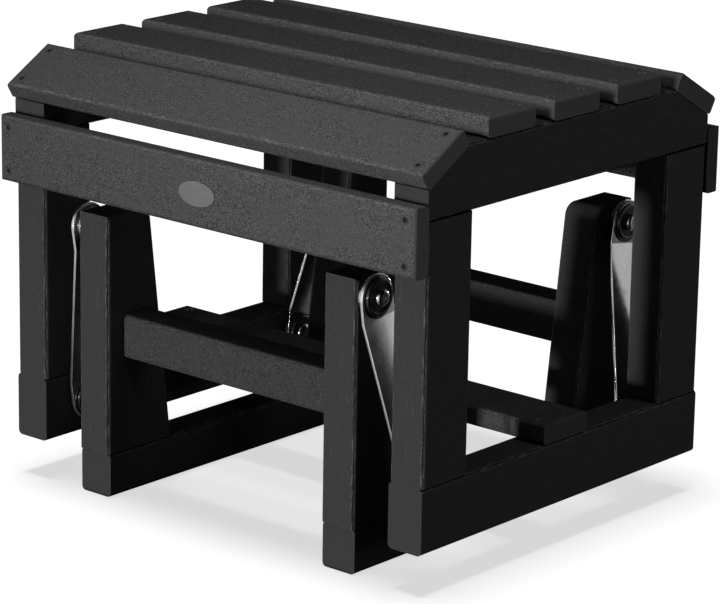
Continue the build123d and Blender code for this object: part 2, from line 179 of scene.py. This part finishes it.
# Swing arms of brushed steel: dark and pale brush marks, and roughness from clean to rubbed
armSteel = {
    "front": {"dark": grey(0.44), "pale": grey(0.58), "wear": (0.27, 0.40)},
    "rear": {"dark": grey(0.32), "pale": grey(0.40), "wear": (0.11, 0.20)},
    "lean": math.radians(9.0),   # how far an arm leans from upright
    "brush": (1300.0, 4.0, 0.6), "brushStretch": 60.0, "brushLevels": (0.3, 0.7),
    "brushDepth": 0.00001, "brushStrength": 0.5,
    "smudges": (45.0, 4.0, 0.6), "smudgeLevels": (0.52, 0.72), "smudgeTop": 0.6,
    "specks": (230.0, 5.0, 0.7), "speckLevels": (0.60, 0.70),
    "soilColor": grey(0.20), "soilMix": 0.45, "wearLevels": (0.35, 0.65),
}


# The brush marks run down the arm, which leans forwards or backwards
def brushedSteel(name, side, lean):
    tone = armSteel[side]
    material, tree, shader = newMaterial(name)
    spot = addNode(tree, "ShaderNodeTexCoord").outputs["Object"]
    down = stretchAlong(tree, turnAboutX(tree, spot, lean), 2, armSteel["brushStretch"])
    brush = noise(tree, down, armSteel["brush"])
    smudge = noise(tree, spot, armSteel["smudges"])
    specks = noise(tree, spot, armSteel["specks"])
    clean = mixColor(tree, remap(tree, brush, *armSteel["brushLevels"]), tone["dark"], tone["pale"])
    speckled = remap(tree, specks, *armSteel["speckLevels"])
    smudged = remap(tree, smudge, *armSteel["smudgeLevels"], 0.0, armSteel["smudgeTop"])
    soil = times(tree, larger(tree, speckled, smudged), armSteel["soilMix"])
    rubbed = times(tree, plus(tree, brush, smudge), 0.5)
    bump = addBump(tree, brush, armSteel["brushDepth"], armSteel["brushStrength"])
    setInputs(tree, shader, {"Base Color": mixColor(tree, soil, clean, armSteel["soilColor"]),
                             "Roughness": remap(tree, rubbed, *armSteel["wearLevels"], *tone["wear"]),
                             "Normal": bump.outputs[0], "Metallic": 1.0})
    return material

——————

DIRECTIONS: Print the listing above in its entirety, with every line exact.

THE RESPONSE:
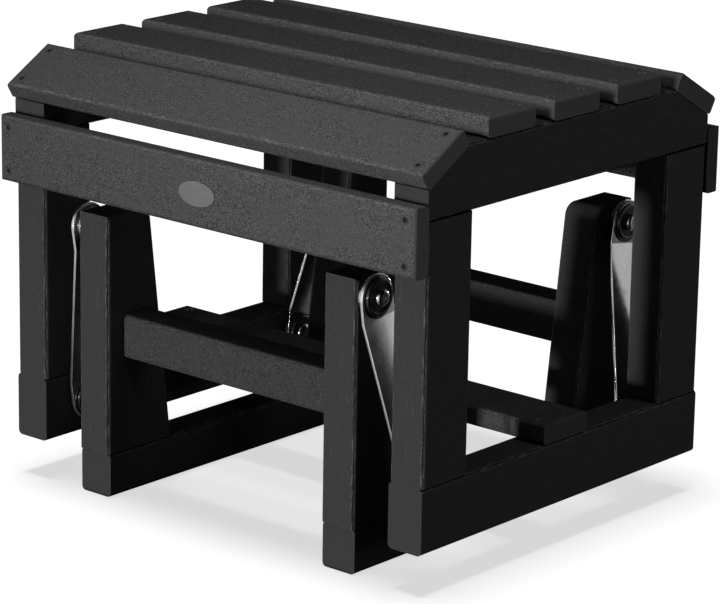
Continue the build123d and Blender code for this object: part 2, from line 179 of scene.py. This part finishes it.
# Swing arms of brushed steel: dark and pale brush marks, and roughness from clean to rubbed
armSteel = {
    "front": {"dark": grey(0.44), "pale": grey(0.58), "wear": (0.27, 0.40)},
    "rear": {"dark": grey(0.32), "pale": grey(0.40), "wear": (0.11, 0.20)},
    "lean": math.radians(9.0),   # how far an arm leans from upright
    "brush": (1300.0, 4.0, 0.6), "brushStretch": 60.0, "brushLevels": (0.3, 0.7),
    "brushDepth": 0.00001, "brushStrength": 0.5,
    "smudges": (45.0, 4.0, 0.6), "smudgeLevels": (0.52, 0.72), "smudgeTop": 0.6,
    "specks": (230.0, 5.0, 0.7), "speckLevels": (0.60, 0.70),
    "soilColor": grey(0.20), "soilMix": 0.45, "wearLevels": (0.35, 0.65),
}


# The brush marks run down the arm, which leans forwards or backwards
def brushedSteel(name, side, lean):
    tone = armSteel[side]
    material, tree, shader = newMaterial(name)
    spot = addNode(tree, "ShaderNodeTexCoord").outputs["Object"]
    down = stretchAlong(tree, turnAboutX(tree, spot, lean), 2, armSteel["brushStretch"])
    brush = noise(tree, down, armSteel["brush"])
    smudge = noise(tree, spot, armSteel["smudges"])
    specks = noise(tree, spot, armSteel["specks"])
    clean = mixColor(tree, remap(tree, brush, *armSteel["brushLevels"]), tone["dark"], tone["pale"])
    speckled = remap(tree, specks, *armSteel["speckLevels"])
    smudged = remap(tree, smudge, *armSteel["smudgeLevels"], 0.0, armSteel["smudgeTop"])
    soil = times(tree, larger(tree, speckled, smudged), armSteel["soilMix"])
    rubbed = times(tree, plus(tree, brush, smudge), 0.5)
    bump = addBump(tree, brush, armSteel["brushDepth"], armSteel["brushStrength"])
    setInputs(tree, shader, {"Base Color": mixColor(tree, soil, clean, armSteel["soilColor"]),
                             "Roughness": remap(tree, rubbed, *armSteel["wearLevels"], *tone["wear"]),
                             "Normal": bump.outputs[0], "Metallic": 1.0})
    return material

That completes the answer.